When disclosing defects or responding to inquiries, a seller’s agent needs to be transparent. The agent discloses any and all facts which may have an adverse effect on the property’s value, and may not suppress further investigation or inquiry by the buyer or the buyer’s agent.

contingency provision addressing the subject of the inquiry also needs to be included in any purchase agreement or counteroffer the buyer enters into.

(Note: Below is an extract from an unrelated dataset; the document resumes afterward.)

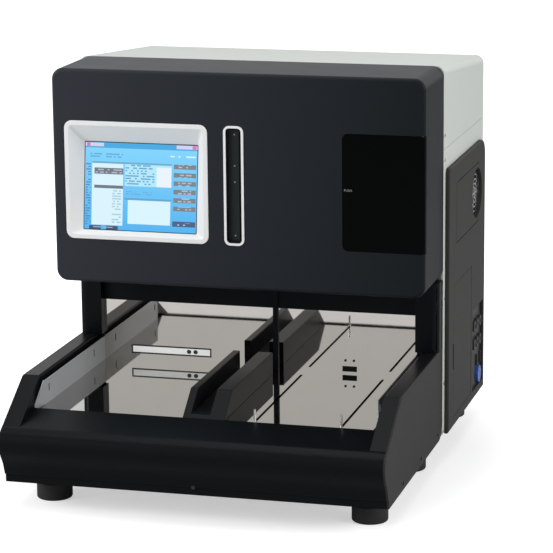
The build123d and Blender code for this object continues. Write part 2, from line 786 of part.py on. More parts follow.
with BuildPart() as cassette_well:
    block(well_x, (well_front_y, well_rear_y), well_z)
    block(
        (well_x[0] + well_wall, well_x[1] - well_wall),
        (well_front_y, well_rear_y - well_wall),
        (well_z[0] + well_wall, well_z[1] - well_wall),
        Mode.SUBTRACT,
    )
    block(
        (drum_centre[0] - drum_length / 2, drum_centre[0] + drum_length / 2),
        (drum_centre[1] - exit_slot / 2, drum_centre[1] + exit_slot / 2),
        (well_z[0], well_z[0] + well_wall),
        Mode.SUBTRACT,
    )
    rod("X", (drum_centre[1], drum_z), well_x, axle_radius + running_gap, Mode.SUBTRACT)
    block((latch_x, well_x[0]), sleeve_y, (latch_z - sleeve_radius, latch_z + sleeve_radius))
    rod("Y", (latch_x, latch_z), sleeve_y, sleeve_radius)
    rod("Y", (latch_x, latch_z), sleeve_y, plunger_radius + running_gap, Mode.SUBTRACT)
save(cassette_well.part, "cassette_well")

# Slotted feed drum on its axle: it picks one test strip at a time.
drum_grooves = 8
groove_cut = 2.4
drum_x = (drum_centre[0] - drum_length / 2, drum_centre[0] + drum_length / 2)
with BuildPart() as feed_drum:
    rod("X", (drum_centre[1], drum_z), drum_x, drum_radius)
    with BuildSketch(Plane.YZ.offset(drum_x[0])):
        with Locations((drum_centre[1], drum_z)):
            with PolarLocations(drum_radius, drum_grooves):
                Rectangle(2 * groove_cut, groove_cut)
    extrude(amount=drum_length, mode=Mode.SUBTRACT)
    rod("X", (drum_centre[1], drum_z), well_x, axle_radius)
save(feed_drum.part, "feed_drum")

# Strip cassette: a hopper on two feet that slides in above the drum, with a grip on its front.
hopper_gap = 3.0
hopper_front_gap = 9.0
hopper_lift = 4.0  # hopper floor above the drum
grip_size = (28.0, 6.0, 12.0)
grip_drop = 20.0
cassette_foot = 12.0
hopper_x = (well_x[0] + well_wall + hopper_gap, well_x[1] - well_wall - hopper_gap)
hopper_y = (well_front_y + hopper_front_gap, well_rear_y - well_wall)
hopper_z = (drum_z + drum_radius + hopper_lift, well_z[1] - well_wall - hopper_gap)

with BuildPart() as strip_cassette:
    block(hopper_x, hopper_y, hopper_z)
    block(
        (hopper_x[0] + well_wall, hopper_x[1] - well_wall),
        (hopper_y[0] + well_wall, hopper_y[1] - well_wall),
        (hopper_z[0] + well_wall, hopper_z[1]),
        Mode.SUBTRACT,
    )
    block(
        drum_x,
        (drum_centre[1] - exit_slot, drum_centre[1] + exit_slot),
        (hopper_z[0], hopper_z[0] + well_wall),
        Mode.SUBTRACT,
    )
    block(
        (drum_centre[0] - grip_size[0] / 2, drum_centre[0] + grip_size[0] / 2),
        (hopper_y[0] - grip_size[1], hopper_y[0]),
        (hopper_z[1] - grip_drop - grip_size[2], hopper_z[1] - grip_drop),
    )
    for edge in (hopper_x[0], hopper_x[1] - well_wall):
        foot = (edge, edge + well_wall)
        block(foot, (hopper_y[0], hopper_y[0] + cassette_foot), (well_z[0] + well_wall, hopper_z[0]))
save(strip_cassette.part, "strip_cassette")

# Push latch: a sprung plunger that runs in the sleeve beside the well, behind the door's strike.
with BuildPart() as push_latch:
    rod("Y", (latch_x, latch_z), (plunger_front_y, plunger_front_y + plunger_length), plunger_radius)
save(push_latch.part, "push_latch")

# ======== Casing =======================================================================

# Pale top cover: a pressed lid whose roof falls towards the back, open below and in front.
roof_front_z = cover_top_z
roof_rear_z = cover_top_z - roof_fall
roof_edge = 12.0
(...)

Information, activities, events, advice

A seller’s agent has a lot to get through when listing and marketing a property for sale. In addition to gathering information, the agent also performs various activities, arranges events and gives the seller advice — all in the interest of ensuring they have performed their due diligence. These items may include:

  • property profile of the seller’s title from a title company, reviewed to identify all owners needed to list, sell and convey the property and trust deeds recorded on title;
  • condition of property disclosure sheet, also known as a TDS, filled out and signed by the seller and their broker or agent [See RPI Form 304];
  • home inspection report paid for by the seller and attached to the TDS to shift liability for missed property conditions from the broker to the inspector;
  • natural hazard disclosure (NHD) on the property from a local agency or a vendor of NHD reports, paid for by the seller, and reviewed and signed by the seller and the seller’s broker or agent [See RPI Form 314];
  • an annual property operating disclosure (APOD) statement covering the expenses of ownership and any income produced by the property, filled out and signed by the seller, together with a rent roll and copies of lease forms used by the owner [See RPI Forms 352 and 562];
  • copies of all the covenants, conditions and restrictions (CC&Rs), disclosures and assessment data from any homeowners’ association (HOA) involved with the property [See RPI Form 309 and 150 §11.9];
  • termite report and clearance paid for by the seller;
  • any replacement or repair of defects noted in the home inspection report or on the TDS, as authorized and paid for by the seller;
  • an occupancy transfer certificate (including permits or the completion of retrofitting required by local ordinances) paid for by the seller;
  • a statement on the amount and payment schedule for any special district property improvement bonds or solar bonds which are liens on the property, as shown on the title company’s property profile;
  • visual inspection of the property and a survey of the surrounding neighborhood by the seller’s broker or agent;
  • advising the seller about the marketability of the listed property based on differing prices and terms for payment of the price — and, for property other than one-to-four residential units, the financial and tax consequences of various sales arrangements available by using alternative purchase agreements, options to buy, exchange agreements and installment sales;
  • marketing (listing) package on the property the seller’s agent compiles and hands to prospective buyer or the buyer’s agent before the seller accepts any purchase offer, consisting of copies of all the property disclosures;
  • marketing plan the seller’s agent prepares and reviews with the seller, for locating prospective buyers, such as by distributing flyers, disseminating property data in the MLS, broadcasts at trade meetings attended by buyer’s agents, websites, posting “For Sale” signs on the premises, hosting open house events, posting on bulletin boards, mailing to neighbors and using all other advertising media available to reach prospective buyers;
  • seller’s net sheet prepared by the seller’s agent and reviewed with the seller each time pricing of the property is an issue, such as when obtaining a listing, changing the listed price, reviewing the terms of a purchase offer or when substantial changes occur in charges or deductions affecting the net proceeds from a sale [See RPI Form 310]; and
  • informing the seller of their agent’s sales activities through weekly communications, advising what specifically has been done during the past several days and what the seller’s agent expects to do in the following days, as well as what the seller can do in response to comments from buyers and their agents, and on any changes in the real estate market.

Throughout the listing process, the seller’s agent needs to keep careful records in a client file of all activities and documents related to the listing. The agent also needs to remain transparent, thorough, and above all, never forget their due diligence owed the seller.

This article was originally posted in July 2015, and has been updated.